I'm doing extensive tests today with identical configuration (i had to
run fifo, because customer cannot afford anymore outages). I've dded sfq
now different way, and identical config i will run after 3 hours approx.
On Mon, 2017-04-03 at 15:14 +0300, Denys Fedoryshchenko wrote:
> On 2017-04-03 15:09, Eric Dumazet wrote:
> > On Mon, 2017-04-03 at 11:10 +0300, Denys Fedoryshchenko wrote:
> >
> >> I modified patch a little as:
> >> if (th->doff * 4 < sizeof(_tcph)) {
> >> par->hotdrop = true;
> >> WARN_ON_ONCE(!tcpinfo->option);
> >> return false;
> >> }
> >>
> >> And it did triggered WARN once at morning, and didn't hit KASAN. I
> >> will
> >> run for a while more, to see if it is ok, and then if stable, will try
> >> to enable SFQ again.
> >
> > Excellent news !
> > We will post an official fix today, thanks a lot for this detective
> > work
> > Denys.
> I am not sure it is finally fixed, maybe we need test more?
> I'm doing extensive tests today with identical configuration (i had to
> run fifo, because customer cannot afford anymore outages). I've dded sfq
> now different way, and identical config i will run after 3 hours approx.
I did not say this bug fix would be the last one.

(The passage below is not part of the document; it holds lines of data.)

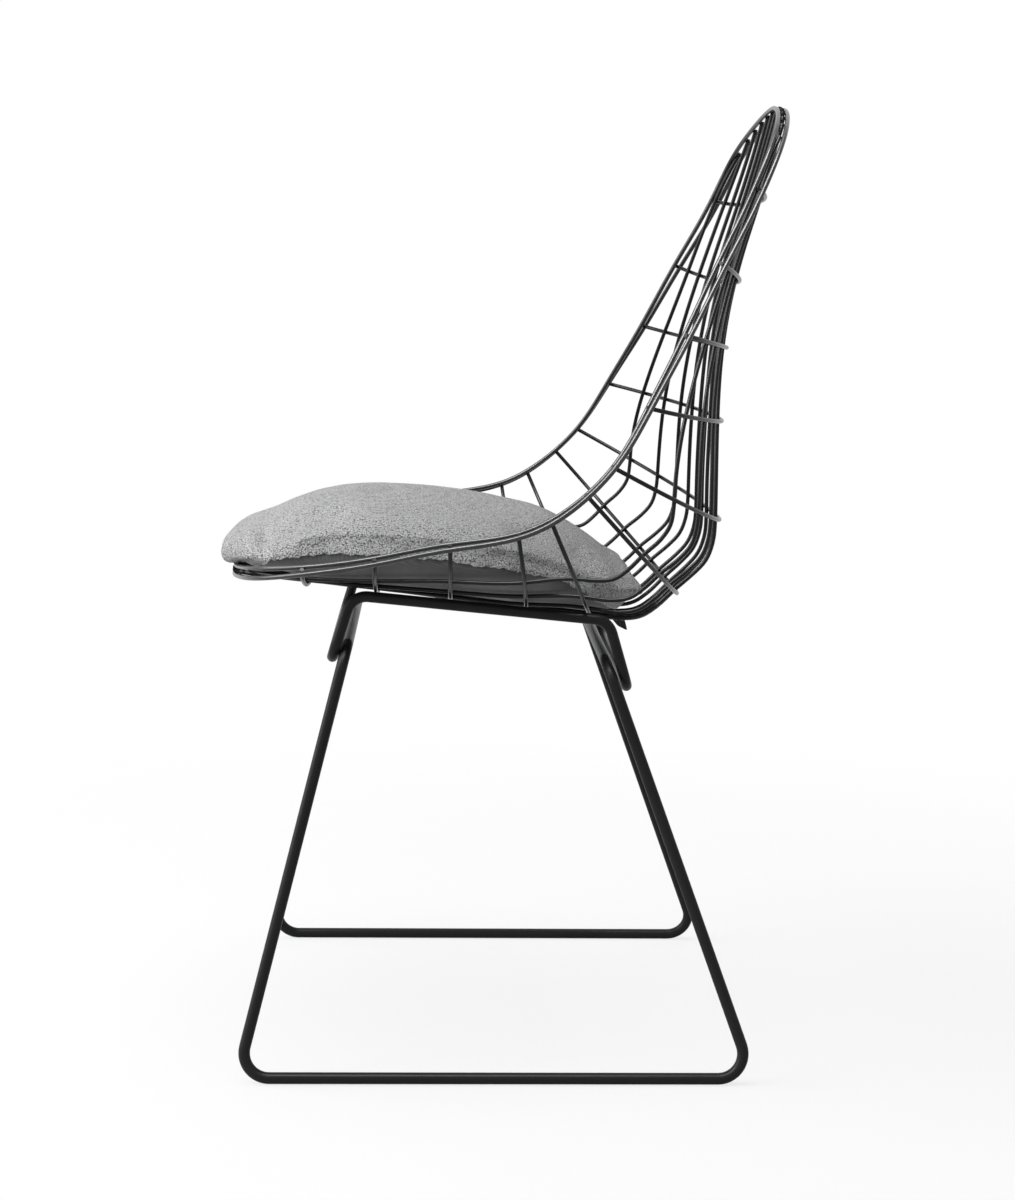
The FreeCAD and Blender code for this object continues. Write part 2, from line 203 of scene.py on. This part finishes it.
def melange_wool():
    """Heavy wool weave: plump pale knots about 1.4 mm apart, painted shade between them, each knot its own
    grey.
    """
    knots_per_metre = 740.0
    wander = 1.6 * MM
    fray = 0.35
    # Dark colour for the gaps between knots: painted shade where the knots shade each other.
    gap_shade_colour = (0.12, 0.12, 0.125, 1)
    shader = Shader("melange_wool")
    drift = shader.add("ShaderNodeTexNoise", {"Vector": shader.place, "Scale": 260.0, "Detail": 1.0})
    offset = shader.vector_math("MULTIPLY", drift.outputs["Color"], (wander, wander, wander))
    warped = shader.vector_math("ADD", shader.place, offset.outputs["Vector"])
    knots = shader.add("ShaderNodeTexVoronoi", {
        "Vector": warped.outputs["Vector"], "Scale": knots_per_metre, "Randomness": 0.75,
    })
    rounded = shader.ramp(knots.outputs["Distance"], [(0.3, 1.0), (0.56, 0.7), (0.76, 0.0)])
    own_grey = shader.add("ShaderNodeSeparateColor", {"Color": knots.outputs["Color"]}).outputs["Red"]
    fuzz = shader.noise(scale=2600, detail=2.0, roughness=0.65)
    cloud = shader.noise(scale=30, detail=2.0, roughness=0.5)
    yarn = shader.ramp(own_grey, [(0.0, 0.60), (0.35, 0.78), (0.75, 0.88), (1.0, 0.94)])
    frayed = shader.mix(fray, yarn, shader.ramp(fuzz, [(0.3, 0.58), (0.7, 0.92)]))
    # The knots' colour, with painted shade mixed into the gaps between them.
    shade = shader.mix(rounded, gap_shade_colour, frayed)
    tint = shader.ramp(cloud, [(0.3, (0.93, 0.93, 0.94)), (0.7, (1.0, 1.0, 0.995))])
    shader.set(
        Base_Color=shader.mix(1.0, shade, tint, "MULTIPLY"),
        Roughness=0.9,
        Specular_IOR_Level=0.2,
        Sheen_Weight=0.25,
        Sheen_Roughness=0.5,
    )
    shader.bump((cloud, 0.4 * MM), (rounded, 3.0 * MM), (fuzz, 0.3 * MM))
    return shader.material


def lining_cloth():
    """Plain dark lining: a tight plain weave, smooth from a distance."""
    shader = Shader("lining_cloth")
    threads = [shader.wave(scale=340.0, distortion=0.4, direction=direction) for direction in ("X", "Y")]
    weave = shader.product(*threads)
    cloud = shader.noise(scale=35, detail=3.0, roughness=0.55)
    shade = shader.ramp(weave, [(0.0, 0.10), (0.7, 0.155)])
    tone = shader.ramp(cloud, [(0.3, 0.86), (0.7, 1.0)])
    shader.set(
        Base_Color=shader.mix(1.0, shade, tone, "MULTIPLY"),
        Roughness=0.85,
        Specular_IOR_Level=0.3,
        Sheen_Weight=0.15,
    )
    shader.bump((cloud, 0.6 * MM), (weave, 0.12 * MM))
    return shader.material


def strap_webbing():
    """Near-black webbing with fine slanting ribs."""
    shader = Shader("strap_webbing")
    ribs = shader.wave(scale=260.0, distortion=0.6, direction="DIAGONAL")
    fuzz = shader.noise(scale=1500, detail=2.0, roughness=0.6)
    shade = shader.ramp(shader.product(ribs, fuzz), [(0.0, 0.014), (0.5, 0.04)])
    shader.set(Base_Color=shade, Roughness=0.85, Specular_IOR_Level=0.25)
    shader.bump((ribs, 0.2 * MM), (fuzz, 0.1 * MM))
    return shader.material


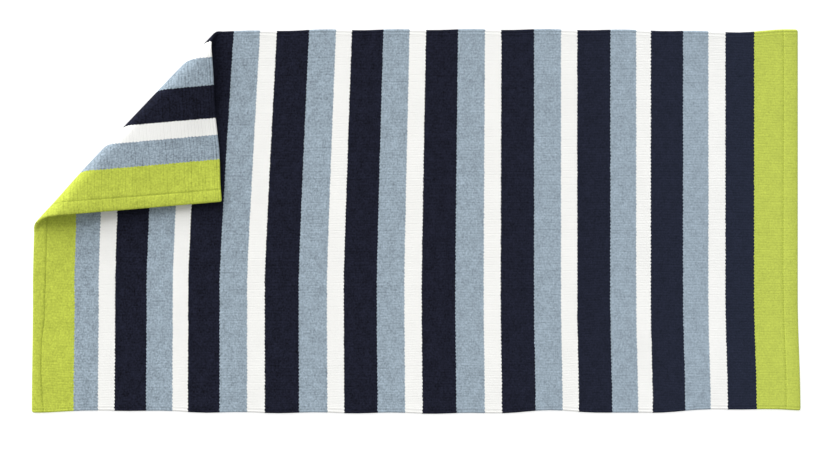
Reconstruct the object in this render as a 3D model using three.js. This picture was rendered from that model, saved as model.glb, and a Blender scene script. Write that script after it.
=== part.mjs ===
// A striped cotton rug, flatwoven in one piece, lying face up with its far left corner folded over on the face.
// Millimetres, +Z up. The length runs along X, the floor is Z = 0, and the origin is under the middle of the
// rug's bounding box. A place in the cloth is given by how far it lies along the length from the left hem, and
// how far down the width from the far selvedge.
import * as THREE from 'three';

// The cloth, as woven and hemmed
const length = 1394;
const width = 696;
const halfThickness = 2;

// The folded corner: where the crease meets the left hem and the far selvedge, measured from the corner
const creaseDownHem = 342;
const creaseAlongSelvedge = 300.5;

// The roll at the crease turns tightly off the floor and softly over the top. It is widest at its open mouth by the
// hem, where its way along the crease is 0, tight along the middle, and opens again by the selvedge.
const rollTable = [
  { way: 0, under: 11, over: 26 },
  { way: 150, under: 6, over: 17 },
  { way: 350, under: 6, over: 17 },
  { way: 470, under: 8, over: 23 },
];

// Past the roll the folded corner comes down to the middle heights in this table. The stiff hem holds it up all the
// way from the mouth to the corner, and at the selvedge it all but touches the face below it.
const settledTable = [
  { way: 0, height: 21 },
  { way: 150, height: 20 },
  { way: 230, height: 18 },
  { way: 290, height: 14 },
  { way: 335, height: 8 },
  { way: 470, height: 8 },
];
const settlingLength = 150;

// The stripes lean to the right near the far selvedge, most of all beside the fold, and spread a little at the
// near selvedge
const leanTable = [
  { along: 0, lean: 13.5 },
  { along: 150, lean: 16.5 },
  { along: 345, lean: 26 },
  { along: 870, lean: 0 },
  { along: length, lean: 0 },
];
const leanReach = 0.65 * width;
const leanPower = 1.1;
const spreadTable = [
  { along: 0, spread: -2 },
  { along: length, spread: 5 },
];
const spreadReach = 0.3 * width;

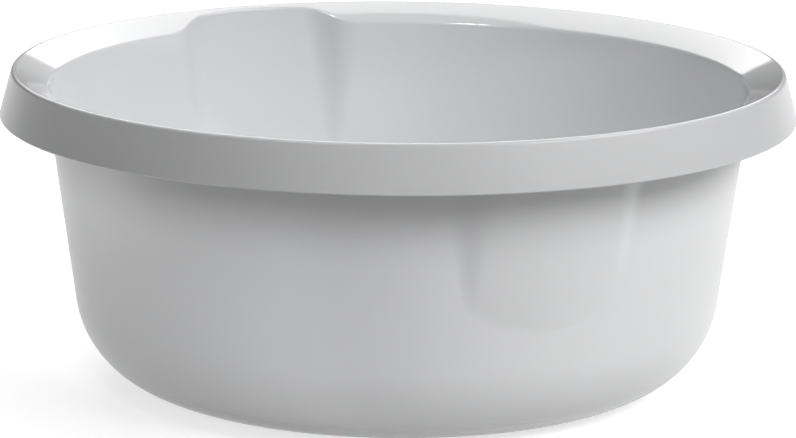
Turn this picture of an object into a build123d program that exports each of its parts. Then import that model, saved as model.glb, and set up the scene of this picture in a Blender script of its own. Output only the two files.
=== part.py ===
# Round washing up bowl with two opposite bays in its wall, moulded in one piece.
# Millimetres, +Z up. The origin is the middle of the base, on the surface that the bowl stands on.
# The bays lie on +Y and -Y. Each solid is one region of the single moulding, and they meet face to face.

import os
from math import atan2, cos, degrees, pi, radians, sin, sqrt, tan

from build123d import *

os.makedirs("parts", exist_ok=True)

# The moulding's wall
thickness = 1.9

# Base: a flat ring round a raised panel, with a shallow recess where the mould is fed
base_radius = 108.0
foot_width = 9.0
panel_rise = 1.5
step_run = 1.5
step_rounding = 1.0
gate_radius = 5.0
gate_depth = 0.5
pip_radius = 1.6
pip_height = 0.3

# Heel and side wall, to the outer skin, with the draft and the angle that parts the heel's halves in degrees
heel_radius = 46.8
heel_parting_angle = 42.0
wall_draft = 7.86

# Rim: heights and widths are to sharp corners, before they are rounded
crest_height = 152.9
rim_width = 17.2
mouth_drop = 8.7
crown_radius = 75.0
mouth_rounding = 3.0
under_rim_rounding = 1.2
crest_rounding_share = 0.85

# Skirt, turned down from the crest
skirt_drop = 22.8
skirt_flare = 6.2
skirt_edge_rounding_share = 0.35

# Bays, to the outer skin, with widths along the wall and the flank's angle in plan, in degrees
bay_foot_rise = 17.5
bay_width_at_crest = 98.0
bay_width_at_foot = 77.0
bay_panel_radius = 115.0
bay_corner_radius = 30.0
bay_flank_angle = 43.0
bay_skirt_clearance = 0.25

# Cuts run this far past what they cut
overrun = 6.0

# The panel starts where the flat foot and the step end
panel_radius = base_radius - foot_width - step_run

# The wall's two skins are straight in section and tangent to the heel's arcs
quarter_turn = degrees(pi / 2)
draft = radians(wall_draft)
heel_centre = (base_radius, heel_radius)
heel_top_radius = base_radius + heel_radius * cos(draft)
heel_top_height = heel_radius - heel_radius * sin(draft)
heel_top_inner_radius = base_radius + (heel_radius - thickness) * cos(draft)
heel_top_inner_height = heel_radius - (heel_radius - thickness) * sin(draft)


def axis_radius(height):
    """The bowl's axis, as a skin of no radius at any height."""
    return 0


def wall_radius(height):
    """Radius of the wall's outer skin at a height."""
    return heel_top_radius + (height - heel_top_height) * tan(draft)


def wall_inner_radius(height):
    """Radius of the wall's inner skin at a height."""
    return wall_radius(height) - thickness / cos(draft)


# The rim's top is one shallow arc from the mouth's corner up to the crest's corner
mouth_height = crest_height - mouth_drop
mouth_radius = wall_inner_radius(mouth_height)
mouth_corner = (mouth_radius, mouth_height)
crest_radius = mouth_radius + rim_width
crest_corner = (crest_radius, crest_height)
rim_length = sqrt(rim_width**2 + mouth_drop**2)
crown_depth = sqrt(crown_radius**2 - (rim_length / 2) ** 2)
crown_centre_radius = mouth_radius + rim_width / 2 + crown_depth * mouth_drop / rim_length
crown_centre_height = mouth_height + mouth_drop / 2 - crown_depth * rim_width / rim_length
crown_centre = (crown_centre_radius, crown_centre_height)
above_height = crest_height + overrun

# The skirt's two skins are straight in section, and its inner skin runs on up through the rim
skirt_lean = skirt_flare / skirt_drop
skirt_level_thickness = thickness * sqrt(1 + skirt_lean**2)
skirt_edge_height = crest_height - skirt_drop


def skirt_radius(height):
    """Radius of the skirt's outer skin at a height."""
    return crest_radius + (crest_height - height) * skirt_lean


def skirt_inner_radius(height):
    """Radius of the skirt's inner skin at a height."""
    return skirt_radius(height) - skirt_level_thickness


def fill_between(inner, outer, low, high):
    """Adds the section between two skins, each a radius at a height, from one level to another."""
    Polygon((inner(low), low), (outer(low), low), (outer(high), high), (inner(high), high), align=None)


# A bay's panel leans out from the wall's skin at the bay's foot to just clear of the skirt at the crest
bay_foot_height = heel_top_height + bay_foot_rise
bay_foot_radius = wall_radius(bay_foot_height)
bay_crest_radius = crest_radius - skirt_level_thickness - bay_skirt_clearance


def bay_rise_share(height):
    """How far up a bay a height is: 0 at its foot and 1 at the crest."""
    return (height - bay_foot_height) / (crest_height - bay_foot_height)


def bay_reach(height):
    """Distance of a bay's outer skin from the axis at a height, on the bay's middle line."""
    return bay_foot_radius + (bay_crest_radius - bay_foot_radius) * bay_rise_share(height)


def bay_half_width(height):
    """Half of a bay's width at a height, along the wall's outer skin."""
    return (bay_width_at_foot + (bay_width_at_crest - bay_width_at_foot) * bay_rise_share(height)) / 2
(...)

But this check is definitely needed, otherwise xt_TCPMSS can iterate
whole memory, and either crash or scramble two bytes in memory, that do
not belong to the frame at all.
If tcp_hdrlen is 0 (can happen if tcph->doff is 0)
Then :
for (i = sizeof(struct tcphdr); i <= tcp_hdrlen - TCPOLEN_MSS; i +=
optlen(opt, i)) {
Can look at 4 GB of memory, until it finds a 0x02, 0x04 sequence.
It can also loop forever in some cases, depending on memory content.